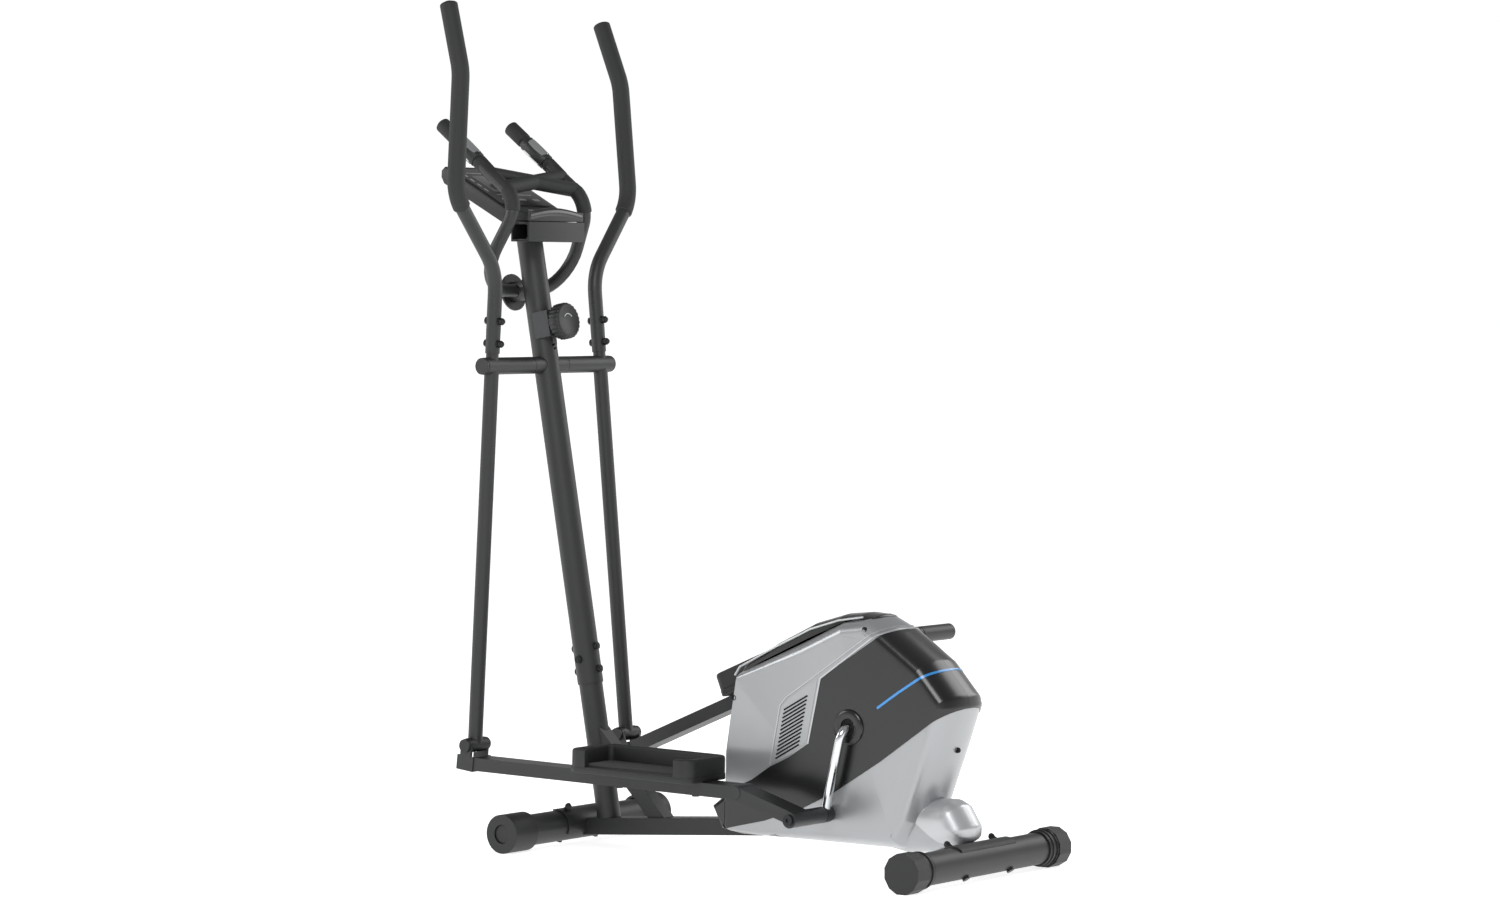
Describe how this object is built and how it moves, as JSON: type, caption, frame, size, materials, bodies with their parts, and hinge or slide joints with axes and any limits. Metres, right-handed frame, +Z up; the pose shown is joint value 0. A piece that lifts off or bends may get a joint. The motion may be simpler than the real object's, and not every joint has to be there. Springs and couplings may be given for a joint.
{
  "type": "elliptical trainer",
  "caption": "Upright elliptical trainer with swinging handlebars, long pedal arms, a rear crank and flywheel housing, a console and fixed pulse grips.",
  "frame": {"origin": "on the floor, under the middle of the whole machine's footprint", "axes": "+X from the mast towards the crank housing, +Y to the right of a user who faces the console, +Z up"},
  "size_m": [1.2384, 0.62, 1.6089],
  "materials": {
    "black_steel": "satin dark grey powder coat",
    "zinc_bolts": "zinc-plated",
    "chrome_steel": "polished",
    "plain_steel": "bright steel",
    "flywheel_iron": "machined rim",
    "matte_black_plastic": "moulded grain",
    "silver_plastic": "silver-grey satin",
    "gloss_black_plastic": "glossy",
    "grey_plastic": "satin",
    "foam": "soft foam",
    "black_rubber": "matt"
  },
  "bodies": {
    "frame": {"base_beam": "black_steel", "lower_post": "black_steel", "post_brace": "black_steel", "mast": "black_steel", "mast_bolts": "zinc_bolts", "front_stabiliser": "black_steel", "front_axle_plugs": "matte_black_plastic", "rear_stabiliser": "black_steel", "levelling_sleeves": "matte_black_plastic", "stabiliser_bolts": "zinc_bolts", "drive_mount": "black_steel", "crank_bearings": "plain_steel", "drive_belt": "black_rubber", "pivot_axle": "black_steel", "pivot_collar": "black_steel", "handlebar_clamp": "black_steel", "clamp_cover": "matte_black_plastic", "fixed_handlebar": "black_steel", "fixed_grips": "foam", "pulse_sensors": "chrome_steel", "console_case": "matte_black_plastic", "console_lens": "gloss_black_plastic", "console_tray": "matte_black_plastic", "tension_saddle": "plain_steel", "tension_cable": "black_rubber", "shell_left": "silver_plastic", "shell_right": "silver_plastic", "panel_left": "gloss_black_plastic", "panel_right": "gloss_black_plastic", "top_cover": "gloss_black_plastic", "nose_cover": "gloss_black_plastic", "tail_fairing": "silver_plastic"},
    "swing_left": {"swing_arm_left": "black_steel", "handlebar_left": "black_steel", "grip_left": "foam", "handle_bolts_left": "zinc_bolts"},
    "pedal_arm_assembly_left": {"pedal_arm_left": "black_steel", "pedal_left": "matte_black_plastic", "clevis_pin_left": "matte_black_plastic", "crank_pin_left": "zinc_bolts"},
    "roller_left": {"front_roller_left": "matte_black_plastic"},
    "cap_left": {"levelling_cap_left": "matte_black_plastic"},
    "swing_right": {"swing_arm_right": "black_steel", "handlebar_right": "black_steel", "grip_right": "foam", "handle_bolts_right": "zinc_bolts"},
    "pedal_arm_assembly_right": {"pedal_arm_right": "black_steel", "pedal_right": "matte_black_plastic", "clevis_pin_right": "matte_black_plastic", "crank_pin_right": "zinc_bolts"},
    "roller_right": {"front_roller_right": "matte_black_plastic"},
    "cap_right": {"levelling_cap_right": "matte_black_plastic"},
    "crank_set": {"crank": "chrome_steel", "drive_pulley": "matte_black_plastic", "crank_caps": "matte_black_plastic"},
    "flywheel_set": {"flywheel": "flywheel_iron"},
    "magnets": {"magnet_bracket": "plain_steel"},
    "knob": {"tension_knob": "matte_black_plastic"},
    "mode_button": {"button_mode": "grey_plastic"},
    "reset_button": {"button_reset": "grey_plastic"}
  },
  "joints": [
    {"name": "swing_left_pivot", "type": "hinge", "parent": "frame", "child": "swing_left", "pos_m": [-0.42825, -0.165, 0.919], "axis": [0, 1, 0], "range_deg": [-15.87, 0]},
    {"name": "swing_right_pivot", "type": "hinge", "parent": "frame", "child": "swing_right", "pos_m": [-0.42825, 0.165, 0.919], "axis": [0, 1, 0], "range_deg": [-0.5, 19.27]},
    {"name": "pedal_arm_left_pivot", "type": "hinge", "parent": "swing_left", "child": "pedal_arm_assembly_left", "pos_m": [-0.47219, -0.165, 0.19333], "axis": [0, 1, 0], "range_deg": [-0.5, 6.42]},
    {"name": "pedal_arm_right_pivot", "type": "hinge", "parent": "swing_right", "child": "pedal_arm_assembly_right", "pos_m": [-0.36375, 0.165, 0.19487], "axis": [0, 1, 0], "range_deg": [-6.61, 0.5]},
    {"name": "crank_axle", "type": "hinge", "parent": "frame", "child": "crank_set", "pos_m": [0.33675, 0, 0.267], "axis": [0, 1, 0], "continuous": true},
    {"name": "flywheel_shaft", "type": "hinge", "parent": "frame", "child": "flywheel_set", "pos_m": [0.16975, 0, 0.2], "axis": [0, 1, 0], "continuous": true},
    {"name": "tension_knob_turn", "type": "hinge", "parent": "frame", "child": "knob", "pos_m": [-0.44148, 0, 0.994], "axis": [0.9848, 0, 0.1736], "range_deg": [0, 300]},
    {"name": "magnet_bracket_pivot", "type": "hinge", "parent": "frame", "child": "magnets", "pos_m": [0.08375, 0, 0.283], "axis": [0, 1, 0], "range_deg": [0, 2.5]},
    {"name": "roller_left_spin", "type": "hinge", "parent": "frame", "child": "roller_left", "pos_m": [-0.34525, -0.2055, 0.037], "axis": [0, 1, 0], "continuous": true},
    {"name": "levelling_cap_left_turn", "type": "hinge", "parent": "frame", "child": "cap_left", "pos_m": [0.57875, -0.231, 0.037], "axis": [0, 1, 0], "range_deg": [0, 180]},
    {"name": "roller_right_spin", "type": "hinge", "parent": "frame", "child": "roller_right", "pos_m": [-0.34525, 0.2055, 0.037], "axis": [0, 1, 0], "continuous": true},
    {"name": "levelling_cap_right_turn", "type": "hinge", "parent": "frame", "child": "cap_right", "pos_m": [0.57875, 0.231, 0.037], "axis": [0, 1, 0], "range_deg": [0, 180]},
    {"name": "button_mode_press", "type": "slide", "parent": "frame", "child": "mode_button", "axis": [0.0922, 0, 0.9957], "range_m": [-0.0012, 0], "stiffness_N_per_m": 300},
    {"name": "button_reset_press", "type": "slide", "parent": "frame", "child": "reset_button", "axis": [0.0922, 0, 0.9957], "range_m": [-0.0012, 0], "stiffness_N_per_m": 300}
  ],
  "couplings": [
    {"joint": "swing_right_pivot", "follows": "swing_left_pivot", "ratio": -1.1831},
    {"joint": "pedal_arm_left_pivot", "follows": "swing_left_pivot", "ratio": -0.3729},
    {"joint": "pedal_arm_right_pivot", "follows": "swing_left_pivot", "ratio": 0.38478},
    {"joint": "crank_axle", "follows": "swing_left_pivot", "ratio": 6.3024},
    {"joint": "flywheel_shaft", "follows": "swing_left_pivot", "ratio": 46.48},
    {"joint": "magnet_bracket_pivot", "follows": "tension_knob_turn", "ratio": 0.008333}
  ]
}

■ ■ ■ ■ ■

> [WHAT TO WORK ON] Write the data out again in full and exactly.

> [FULL RESPONSE]
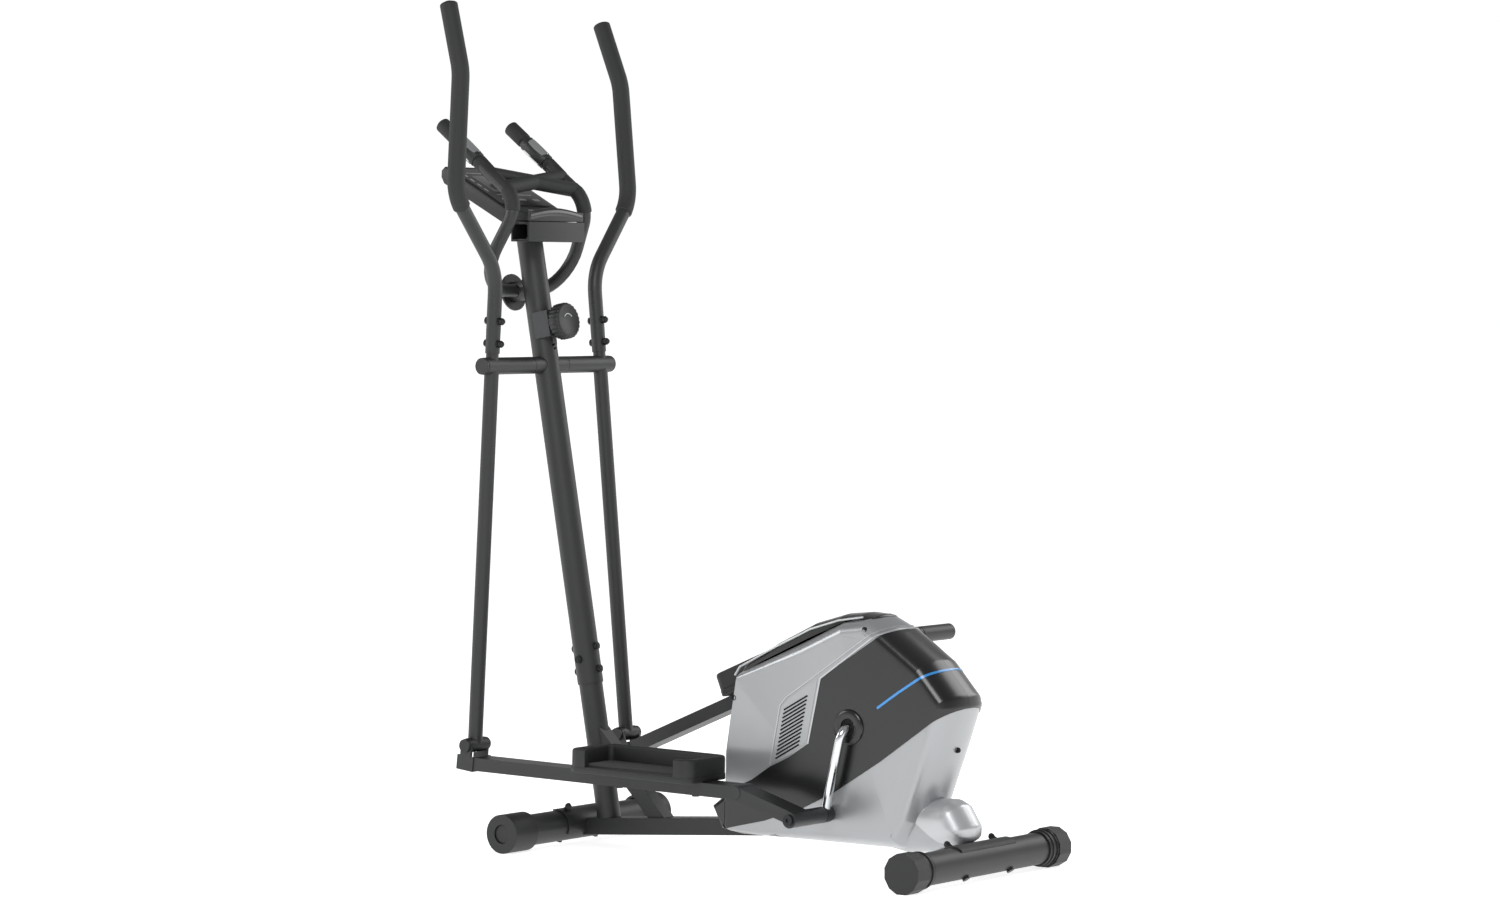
Describe how this object is built and how it moves, as JSON: type, caption, frame, size, materials, bodies with their parts, and hinge or slide joints with axes and any limits. Metres, right-handed frame, +Z up; the pose shown is joint value 0. A piece that lifts off or bends may get a joint. The motion may be simpler than the real object's, and not every joint has to be there. Springs and couplings may be given for a joint.
{
  "type": "elliptical trainer",
  "caption": "Upright elliptical trainer with swinging handlebars, long pedal arms, a rear crank and flywheel housing, a console and fixed pulse grips.",
  "frame": {"origin": "on the floor, under the middle of the whole machine's footprint", "axes": "+X from the mast towards the crank housing, +Y to the right of a user who faces the console, +Z up"},
  "size_m": [1.2384, 0.62, 1.6089],
  "materials": {
    "black_steel": "satin dark grey powder coat",
    "zinc_bolts": "zinc-plated",
    "chrome_steel": "polished",
    "plain_steel": "bright steel",
    "flywheel_iron": "machined rim",
    "matte_black_plastic": "moulded grain",
    "silver_plastic": "silver-grey satin",
    "gloss_black_plastic": "glossy",
    "grey_plastic": "satin",
    "foam": "soft foam",
    "black_rubber": "matt"
  },
  "bodies": {
    "frame": {"base_beam": "black_steel", "lower_post": "black_steel", "post_brace": "black_steel", "mast": "black_steel", "mast_bolts": "zinc_bolts", "front_stabiliser": "black_steel", "front_axle_plugs": "matte_black_plastic", "rear_stabiliser": "black_steel", "levelling_sleeves": "matte_black_plastic", "stabiliser_bolts": "zinc_bolts", "drive_mount": "black_steel", "crank_bearings": "plain_steel", "drive_belt": "black_rubber", "pivot_axle": "black_steel", "pivot_collar": "black_steel", "handlebar_clamp": "black_steel", "clamp_cover": "matte_black_plastic", "fixed_handlebar": "black_steel", "fixed_grips": "foam", "pulse_sensors": "chrome_steel", "console_case": "matte_black_plastic", "console_lens": "gloss_black_plastic", "console_tray": "matte_black_plastic", "tension_saddle": "plain_steel", "tension_cable": "black_rubber", "shell_left": "silver_plastic", "shell_right": "silver_plastic", "panel_left": "gloss_black_plastic", "panel_right": "gloss_black_plastic", "top_cover": "gloss_black_plastic", "nose_cover": "gloss_black_plastic", "tail_fairing": "silver_plastic"},
    "swing_left": {"swing_arm_left": "black_steel", "handlebar_left": "black_steel", "grip_left": "foam", "handle_bolts_left": "zinc_bolts"},
    "pedal_arm_assembly_left": {"pedal_arm_left": "black_steel", "pedal_left": "matte_black_plastic", "clevis_pin_left": "matte_black_plastic", "crank_pin_left": "zinc_bolts"},
    "roller_left": {"front_roller_left": "matte_black_plastic"},
    "cap_left": {"levelling_cap_left": "matte_black_plastic"},
    "swing_right": {"swing_arm_right": "black_steel", "handlebar_right": "black_steel", "grip_right": "foam", "handle_bolts_right": "zinc_bolts"},
    "pedal_arm_assembly_right": {"pedal_arm_right": "black_steel", "pedal_right": "matte_black_plastic", "clevis_pin_right": "matte_black_plastic", "crank_pin_right": "zinc_bolts"},
    "roller_right": {"front_roller_right": "matte_black_plastic"},
    "cap_right": {"levelling_cap_right": "matte_black_plastic"},
    "crank_set": {"crank": "chrome_steel", "drive_pulley": "matte_black_plastic", "crank_caps": "matte_black_plastic"},
    "flywheel_set": {"flywheel": "flywheel_iron"},
    "magnets": {"magnet_bracket": "plain_steel"},
    "knob": {"tension_knob": "matte_black_plastic"},
    "mode_button": {"button_mode": "grey_plastic"},
    "reset_button": {"button_reset": "grey_plastic"}
  },
  "joints": [
    {"name": "swing_left_pivot", "type": "hinge", "parent": "frame", "child": "swing_left", "pos_m": [-0.42825, -0.165, 0.919], "axis": [0, 1, 0], "range_deg": [-15.87, 0]},
    {"name": "swing_right_pivot", "type": "hinge", "parent": "frame", "child": "swing_right", "pos_m": [-0.42825, 0.165, 0.919], "axis": [0, 1, 0], "range_deg": [-0.5, 19.27]},
    {"name": "pedal_arm_left_pivot", "type": "hinge", "parent": "swing_left", "child": "pedal_arm_assembly_left", "pos_m": [-0.47219, -0.165, 0.19333], "axis": [0, 1, 0], "range_deg": [-0.5, 6.42]},
    {"name": "pedal_arm_right_pivot", "type": "hinge", "parent": "swing_right", "child": "pedal_arm_assembly_right", "pos_m": [-0.36375, 0.165, 0.19487], "axis": [0, 1, 0], "range_deg": [-6.61, 0.5]},
    {"name": "crank_axle", "type": "hinge", "parent": "frame", "child": "crank_set", "pos_m": [0.33675, 0, 0.267], "axis": [0, 1, 0], "continuous": true},
    {"name": "flywheel_shaft", "type": "hinge", "parent": "frame", "child": "flywheel_set", "pos_m": [0.16975, 0, 0.2], "axis": [0, 1, 0], "continuous": true},
    {"name": "tension_knob_turn", "type": "hinge", "parent": "frame", "child": "knob", "pos_m": [-0.44148, 0, 0.994], "axis": [0.9848, 0, 0.1736], "range_deg": [0, 300]},
    {"name": "magnet_bracket_pivot", "type": "hinge", "parent": "frame", "child": "magnets", "pos_m": [0.08375, 0, 0.283], "axis": [0, 1, 0], "range_deg": [0, 2.5]},
    {"name": "roller_left_spin", "type": "hinge", "parent": "frame", "child": "roller_left", "pos_m": [-0.34525, -0.2055, 0.037], "axis": [0, 1, 0], "continuous": true},
    {"name": "levelling_cap_left_turn", "type": "hinge", "parent": "frame", "child": "cap_left", "pos_m": [0.57875, -0.231, 0.037], "axis": [0, 1, 0], "range_deg": [0, 180]},
    {"name": "roller_right_spin", "type": "hinge", "parent": "frame", "child": "roller_right", "pos_m": [-0.34525, 0.2055, 0.037], "axis": [0, 1, 0], "continuous": true},
    {"name": "levelling_cap_right_turn", "type": "hinge", "parent": "frame", "child": "cap_right", "pos_m": [0.57875, 0.231, 0.037], "axis": [0, 1, 0], "range_deg": [0, 180]},
    {"name": "button_mode_press", "type": "slide", "parent": "frame", "child": "mode_button", "axis": [0.0922, 0, 0.9957], "range_m": [-0.0012, 0], "stiffness_N_per_m": 300},
    {"name": "button_reset_press", "type": "slide", "parent": "frame", "child": "reset_button", "axis": [0.0922, 0, 0.9957], "range_m": [-0.0012, 0], "stiffness_N_per_m": 300}
  ],
  "couplings": [
    {"joint": "swing_right_pivot", "follows": "swing_left_pivot", "ratio": -1.1831},
    {"joint": "pedal_arm_left_pivot", "follows": "swing_left_pivot", "ratio": -0.3729},
    {"joint": "pedal_arm_right_pivot", "follows": "swing_left_pivot", "ratio": 0.38478},
    {"joint": "crank_axle", "follows": "swing_left_pivot", "ratio": 6.3024},
    {"joint": "flywheel_shaft", "follows": "swing_left_pivot", "ratio": 46.48},
    {"joint": "magnet_bracket_pivot", "follows": "tension_knob_turn", "ratio": 0.008333}
  ]
}